** YOUR TASK **
Please quote the material exactly, every line of it.
- - - -
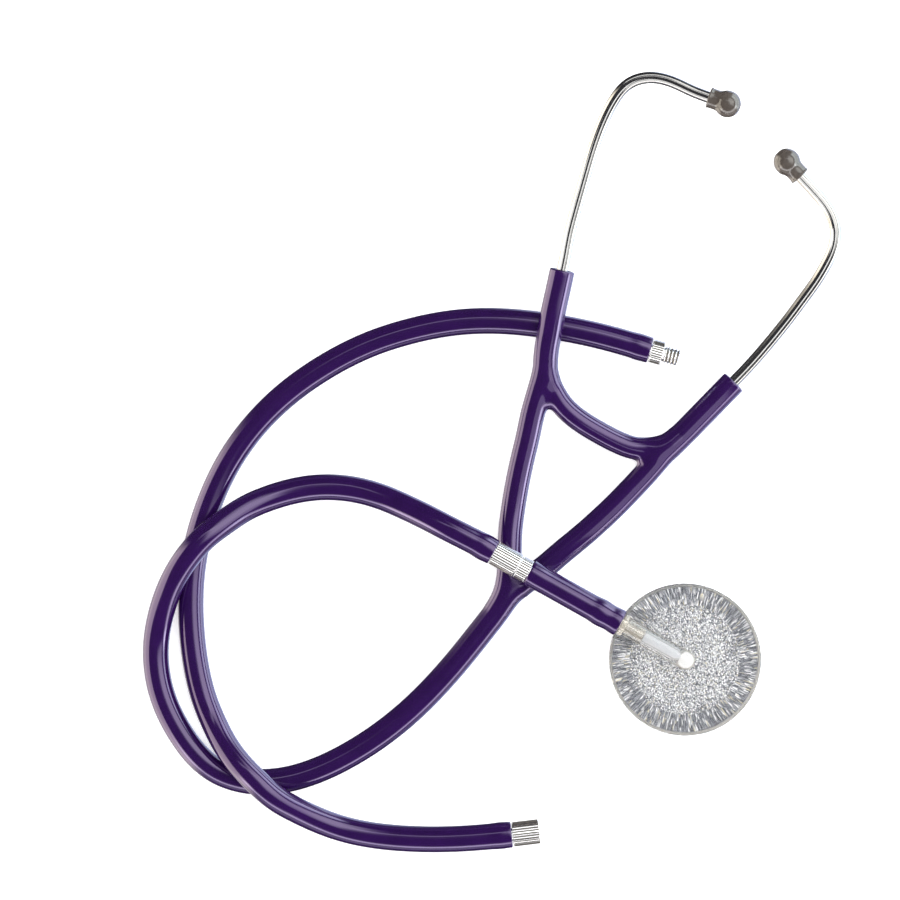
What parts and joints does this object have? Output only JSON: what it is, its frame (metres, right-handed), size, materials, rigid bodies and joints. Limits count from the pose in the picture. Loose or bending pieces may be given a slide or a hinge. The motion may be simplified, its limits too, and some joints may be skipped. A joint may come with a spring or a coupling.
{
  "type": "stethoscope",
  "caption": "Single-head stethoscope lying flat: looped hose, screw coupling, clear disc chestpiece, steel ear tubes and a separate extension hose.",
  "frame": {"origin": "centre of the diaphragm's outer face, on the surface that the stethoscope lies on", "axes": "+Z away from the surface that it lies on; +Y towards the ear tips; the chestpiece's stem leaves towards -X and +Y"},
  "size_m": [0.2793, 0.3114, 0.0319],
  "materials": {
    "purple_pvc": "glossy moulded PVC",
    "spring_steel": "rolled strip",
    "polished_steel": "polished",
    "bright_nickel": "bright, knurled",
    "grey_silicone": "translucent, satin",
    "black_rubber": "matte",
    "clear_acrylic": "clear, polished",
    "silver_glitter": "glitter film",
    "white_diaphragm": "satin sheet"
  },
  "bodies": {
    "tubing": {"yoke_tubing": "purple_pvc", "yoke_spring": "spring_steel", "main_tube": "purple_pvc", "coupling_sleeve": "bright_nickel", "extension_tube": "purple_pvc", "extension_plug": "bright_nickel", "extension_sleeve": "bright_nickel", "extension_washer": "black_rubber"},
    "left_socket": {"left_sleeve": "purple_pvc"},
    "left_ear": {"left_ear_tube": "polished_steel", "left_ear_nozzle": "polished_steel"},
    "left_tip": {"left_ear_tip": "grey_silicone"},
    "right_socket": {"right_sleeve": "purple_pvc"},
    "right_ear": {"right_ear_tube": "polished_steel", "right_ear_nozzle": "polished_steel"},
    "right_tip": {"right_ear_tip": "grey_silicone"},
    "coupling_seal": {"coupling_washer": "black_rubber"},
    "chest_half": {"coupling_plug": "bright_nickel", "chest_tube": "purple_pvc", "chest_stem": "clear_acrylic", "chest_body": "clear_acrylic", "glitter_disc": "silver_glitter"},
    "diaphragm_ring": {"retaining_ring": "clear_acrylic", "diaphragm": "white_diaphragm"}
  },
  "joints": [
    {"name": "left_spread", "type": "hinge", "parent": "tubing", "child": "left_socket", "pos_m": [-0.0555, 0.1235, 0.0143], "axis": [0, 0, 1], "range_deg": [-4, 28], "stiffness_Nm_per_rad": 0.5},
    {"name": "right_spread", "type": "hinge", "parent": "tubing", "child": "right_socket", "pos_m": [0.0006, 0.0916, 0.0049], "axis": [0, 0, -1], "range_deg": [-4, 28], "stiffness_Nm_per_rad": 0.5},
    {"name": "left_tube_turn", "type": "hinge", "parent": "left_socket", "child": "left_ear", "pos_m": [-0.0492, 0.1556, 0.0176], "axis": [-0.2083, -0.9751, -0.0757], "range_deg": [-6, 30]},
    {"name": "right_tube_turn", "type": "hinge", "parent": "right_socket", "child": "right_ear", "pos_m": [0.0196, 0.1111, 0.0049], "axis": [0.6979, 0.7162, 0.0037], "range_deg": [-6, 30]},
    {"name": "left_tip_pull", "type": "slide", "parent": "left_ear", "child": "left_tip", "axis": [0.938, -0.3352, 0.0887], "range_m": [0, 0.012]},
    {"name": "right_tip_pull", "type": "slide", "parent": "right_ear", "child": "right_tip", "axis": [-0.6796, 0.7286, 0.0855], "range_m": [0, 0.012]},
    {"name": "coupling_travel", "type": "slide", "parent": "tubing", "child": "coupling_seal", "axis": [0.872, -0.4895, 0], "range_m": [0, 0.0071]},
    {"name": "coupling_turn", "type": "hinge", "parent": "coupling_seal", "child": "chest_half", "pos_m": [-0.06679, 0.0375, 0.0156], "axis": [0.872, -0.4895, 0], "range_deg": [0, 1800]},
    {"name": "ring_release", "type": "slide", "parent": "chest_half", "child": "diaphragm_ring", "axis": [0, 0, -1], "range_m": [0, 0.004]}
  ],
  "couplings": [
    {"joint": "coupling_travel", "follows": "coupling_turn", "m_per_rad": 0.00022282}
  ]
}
- - - -
** EXERCISE SOLUTION **
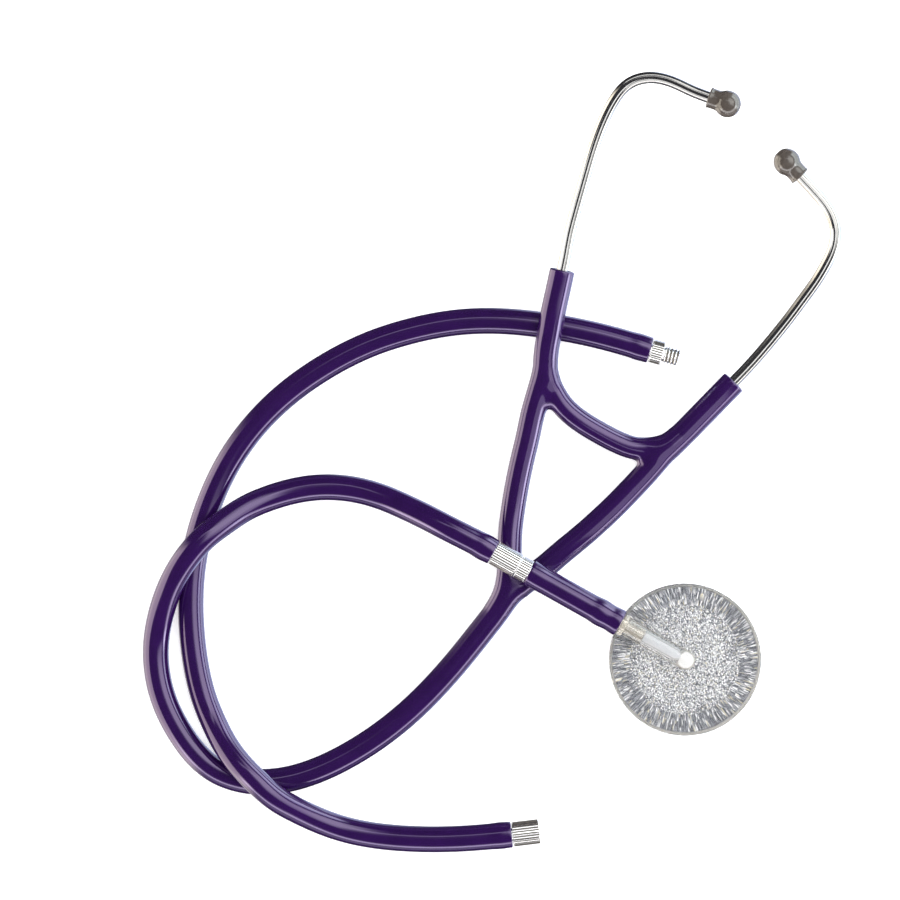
What parts and joints does this object have? Output only JSON: what it is, its frame (metres, right-handed), size, materials, rigid bodies and joints. Limits count from the pose in the picture. Loose or bending pieces may be given a slide or a hinge. The motion may be simplified, its limits too, and some joints may be skipped. A joint may come with a spring or a coupling.
{
  "type": "stethoscope",
  "caption": "Single-head stethoscope lying flat: looped hose, screw coupling, clear disc chestpiece, steel ear tubes and a separate extension hose.",
  "frame": {"origin": "centre of the diaphragm's outer face, on the surface that the stethoscope lies on", "axes": "+Z away from the surface that it lies on; +Y towards the ear tips; the chestpiece's stem leaves towards -X and +Y"},
  "size_m": [0.2793, 0.3114, 0.0319],
  "materials": {
    "purple_pvc": "glossy moulded PVC",
    "spring_steel": "rolled strip",
    "polished_steel": "polished",
    "bright_nickel": "bright, knurled",
    "grey_silicone": "translucent, satin",
    "black_rubber": "matte",
    "clear_acrylic": "clear, polished",
    "silver_glitter": "glitter film",
    "white_diaphragm": "satin sheet"
  },
  "bodies": {
    "tubing": {"yoke_tubing": "purple_pvc", "yoke_spring": "spring_steel", "main_tube": "purple_pvc", "coupling_sleeve": "bright_nickel", "extension_tube": "purple_pvc", "extension_plug": "bright_nickel", "extension_sleeve": "bright_nickel", "extension_washer": "black_rubber"},
    "left_socket": {"left_sleeve": "purple_pvc"},
    "left_ear": {"left_ear_tube": "polished_steel", "left_ear_nozzle": "polished_steel"},
    "left_tip": {"left_ear_tip": "grey_silicone"},
    "right_socket": {"right_sleeve": "purple_pvc"},
    "right_ear": {"right_ear_tube": "polished_steel", "right_ear_nozzle": "polished_steel"},
    "right_tip": {"right_ear_tip": "grey_silicone"},
    "coupling_seal": {"coupling_washer": "black_rubber"},
    "chest_half": {"coupling_plug": "bright_nickel", "chest_tube": "purple_pvc", "chest_stem": "clear_acrylic", "chest_body": "clear_acrylic", "glitter_disc": "silver_glitter"},
    "diaphragm_ring": {"retaining_ring": "clear_acrylic", "diaphragm": "white_diaphragm"}
  },
  "joints": [
    {"name": "left_spread", "type": "hinge", "parent": "tubing", "child": "left_socket", "pos_m": [-0.0555, 0.1235, 0.0143], "axis": [0, 0, 1], "range_deg": [-4, 28], "stiffness_Nm_per_rad": 0.5},
    {"name": "right_spread", "type": "hinge", "parent": "tubing", "child": "right_socket", "pos_m": [0.0006, 0.0916, 0.0049], "axis": [0, 0, -1], "range_deg": [-4, 28], "stiffness_Nm_per_rad": 0.5},
    {"name": "left_tube_turn", "type": "hinge", "parent": "left_socket", "child": "left_ear", "pos_m": [-0.0492, 0.1556, 0.0176], "axis": [-0.2083, -0.9751, -0.0757], "range_deg": [-6, 30]},
    {"name": "right_tube_turn", "type": "hinge", "parent": "right_socket", "child": "right_ear", "pos_m": [0.0196, 0.1111, 0.0049], "axis": [0.6979, 0.7162, 0.0037], "range_deg": [-6, 30]},
    {"name": "left_tip_pull", "type": "slide", "parent": "left_ear", "child": "left_tip", "axis": [0.938, -0.3352, 0.0887], "range_m": [0, 0.012]},
    {"name": "right_tip_pull", "type": "slide", "parent": "right_ear", "child": "right_tip", "axis": [-0.6796, 0.7286, 0.0855], "range_m": [0, 0.012]},
    {"name": "coupling_travel", "type": "slide", "parent": "tubing", "child": "coupling_seal", "axis": [0.872, -0.4895, 0], "range_m": [0, 0.0071]},
    {"name": "coupling_turn", "type": "hinge", "parent": "coupling_seal", "child": "chest_half", "pos_m": [-0.06679, 0.0375, 0.0156], "axis": [0.872, -0.4895, 0], "range_deg": [0, 1800]},
    {"name": "ring_release", "type": "slide", "parent": "chest_half", "child": "diaphragm_ring", "axis": [0, 0, -1], "range_m": [0, 0.004]}
  ],
  "couplings": [
    {"joint": "coupling_travel", "follows": "coupling_turn", "m_per_rad": 0.00022282}
  ]
}